- OBJECTIVE:
Restate every line of the material, word for word.

- DATA BLOCK:
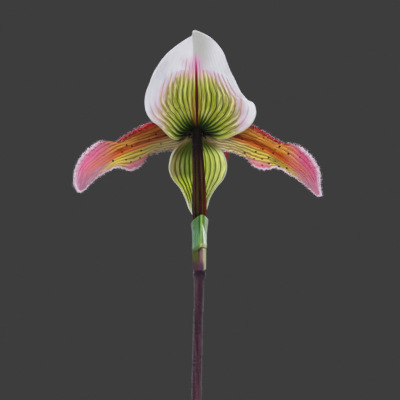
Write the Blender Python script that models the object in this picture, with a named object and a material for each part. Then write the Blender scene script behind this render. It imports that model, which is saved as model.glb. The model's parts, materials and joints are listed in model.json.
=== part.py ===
"""A potted slipper orchid, Paphiopedilum barbatum, in flower.

The plant stands in a plain clay pot filled with bark chips. Its fan of folded leaves clasps a short
rhizome, a side shoot grows beside it, and one hairy stem carries a bract and a single flower.
Everything below is in millimetres in the plant's own frame: the origin is the middle of the pot's
flat foot, +Z is up and the flower looks towards +Y. Meshes are scaled to metres once, when made.

The flower's parts are drawn in the flower frame: P to the right and Q up as seen square on from
behind the flower, and D the way the flower looks, which nods a little below the horizon.
"""

import math

import bmesh
import bpy
import numpy as np
from mathutils import Matrix

MM = 0.001
GAP = 0.3  # clearance between two pieces that rest on or against each other
RANDOM_SEED = 11

# Pot
POT_HEIGHT = 100.0
POT_FOOT_RADIUS = 38.0
POT_NECK_RADIUS = 50.5
POT_RIM_RADIUS = 55.0
POT_RIM_HEIGHT = 22.0
POT_WALL = 5.0
POT_FLOOR = 6.0
POT_BAND_DRAFT = 1.0  # how much narrower the rim band is at its lower edge
POT_EDGE_ROUND = 1.5
POT_FOOT_ROUND = 1.2
POT_FLOOR_ROUND = 3.0
POT_SIDES = 32
CENTRE_RADIUS = 2.0  # of the small flat disc that closes a turned solid on its axis
DRAIN_HOLES = 4
DRAIN_SIDES = 12
DRAIN_RADIUS = 5.0
DRAIN_CIRCLE = 21.0

# Bark mix
MIX_TOP = 88.0
MIX_EDGE_DROP = 1.0  # how far the mix lies lower along the pot's wall
MIX_CROWN = (35.0, 0.2)  # where it stands highest: radius, and height over MIX_TOP
MIX_MIDDLE_DROP = 0.6
CHIP_RINGS = ((20.5, 10), (28.0, 14), (35.5, 18), (42.5, 22))  # ring radius, chips in it
CHIP_LENGTH = (7.5, 12.0)
CHIP_THICKNESS = (2.6, 4.2)
CHIP_SIDES = 5
CHIP_REACH = (0.8, 1.15)
CHIP_NARROW = (0.6, 0.8)
CHIP_TAPER = 0.86
CHIP_TILT = 0.3
CHIP_JITTER = 1.3
CHIP_RISE = (-0.2, 1.2)
CHIP_SKEW = 0.9  # how far a chip may lie turned from the ring's own direction
SIDE_SHOOT_KEEP_OUT = 12.5

# Rhizome: the main head and the side shoot's head, which touch
RHIZOME_DEPTH = 16.0
HEAD_RADIUS = 14.8
HEAD_CHAMFER = (2.5, 4.0)  # in and up, at the buried end
SHOOT_HEAD_RADIUS = 7.2
SHOOT_CHAMFER = (1.5, 4.0)
SHOOT_HEAD_SHORTER = 0.8
SHOOT_PLACE = (-7.3, -20.1)
SHOOT_DROP = 0.4  # how far the side shoot's head lies below the main one
SHOOT_FOOT_RISE = 0.5  # its leaves lean, so the low side of each foot needs more room than the gap

# Leaves of the main fan, youngest first. They alternate sides, and each clasps the one before.
FAN_TURN = math.radians(14)
SHEATH_FIRST_RADIUS = 4.7
SHEATH_STEP = 1.95
SHEATH_FLATNESS = 0.82
SHEATH_MOST_ARM = 14.0
SHEATH_MOST_WRAP = 1.6
SHEATH_ANGLES = (88.0, 84.0)  # above the horizon, at the leaf's foot and at the top of its sheath
LEAF_THICKNESS = 1.0
LEAF_FOOT_RISE = 1.2 * GAP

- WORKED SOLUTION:
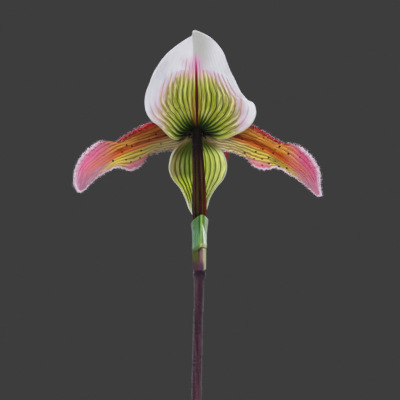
Write the Blender Python script that models the object in this picture, with a named object and a material for each part. Then write the Blender scene script behind this render. It imports that model, which is saved as model.glb. The model's parts, materials and joints are listed in model.json.
=== part.py ===
"""A potted slipper orchid, Paphiopedilum barbatum, in flower.

The plant stands in a plain clay pot filled with bark chips. Its fan of folded leaves clasps a short
rhizome, a side shoot grows beside it, and one hairy stem carries a bract and a single flower.
Everything below is in millimetres in the plant's own frame: the origin is the middle of the pot's
flat foot, +Z is up and the flower looks towards +Y. Meshes are scaled to metres once, when made.

The flower's parts are drawn in the flower frame: P to the right and Q up as seen square on from
behind the flower, and D the way the flower looks, which nods a little below the horizon.
"""

import math

import bmesh
import bpy
import numpy as np
from mathutils import Matrix

MM = 0.001
GAP = 0.3  # clearance between two pieces that rest on or against each other
RANDOM_SEED = 11

# Pot
POT_HEIGHT = 100.0
POT_FOOT_RADIUS = 38.0
POT_NECK_RADIUS = 50.5
POT_RIM_RADIUS = 55.0
POT_RIM_HEIGHT = 22.0
POT_WALL = 5.0
POT_FLOOR = 6.0
POT_BAND_DRAFT = 1.0  # how much narrower the rim band is at its lower edge
POT_EDGE_ROUND = 1.5
POT_FOOT_ROUND = 1.2
POT_FLOOR_ROUND = 3.0
POT_SIDES = 32
CENTRE_RADIUS = 2.0  # of the small flat disc that closes a turned solid on its axis
DRAIN_HOLES = 4
DRAIN_SIDES = 12
DRAIN_RADIUS = 5.0
DRAIN_CIRCLE = 21.0

# Bark mix
MIX_TOP = 88.0
MIX_EDGE_DROP = 1.0  # how far the mix lies lower along the pot's wall
MIX_CROWN = (35.0, 0.2)  # where it stands highest: radius, and height over MIX_TOP
MIX_MIDDLE_DROP = 0.6
CHIP_RINGS = ((20.5, 10), (28.0, 14), (35.5, 18), (42.5, 22))  # ring radius, chips in it
CHIP_LENGTH = (7.5, 12.0)
CHIP_THICKNESS = (2.6, 4.2)
CHIP_SIDES = 5
CHIP_REACH = (0.8, 1.15)
CHIP_NARROW = (0.6, 0.8)
CHIP_TAPER = 0.86
CHIP_TILT = 0.3
CHIP_JITTER = 1.3
CHIP_RISE = (-0.2, 1.2)
CHIP_SKEW = 0.9  # how far a chip may lie turned from the ring's own direction
SIDE_SHOOT_KEEP_OUT = 12.5

# Rhizome: the main head and the side shoot's head, which touch
RHIZOME_DEPTH = 16.0
HEAD_RADIUS = 14.8
HEAD_CHAMFER = (2.5, 4.0)  # in and up, at the buried end
SHOOT_HEAD_RADIUS = 7.2
SHOOT_CHAMFER = (1.5, 4.0)
SHOOT_HEAD_SHORTER = 0.8
SHOOT_PLACE = (-7.3, -20.1)
SHOOT_DROP = 0.4  # how far the side shoot's head lies below the main one
SHOOT_FOOT_RISE = 0.5  # its leaves lean, so the low side of each foot needs more room than the gap

# Leaves of the main fan, youngest first. They alternate sides, and each clasps the one before.
FAN_TURN = math.radians(14)
SHEATH_FIRST_RADIUS = 4.7
SHEATH_STEP = 1.95
SHEATH_FLATNESS = 0.82
SHEATH_MOST_ARM = 14.0
SHEATH_MOST_WRAP = 1.6
SHEATH_ANGLES = (88.0, 84.0)  # above the horizon, at the leaf's foot and at the top of its sheath
LEAF_THICKNESS = 1.0
LEAF_FOOT_RISE = 1.2 * GAP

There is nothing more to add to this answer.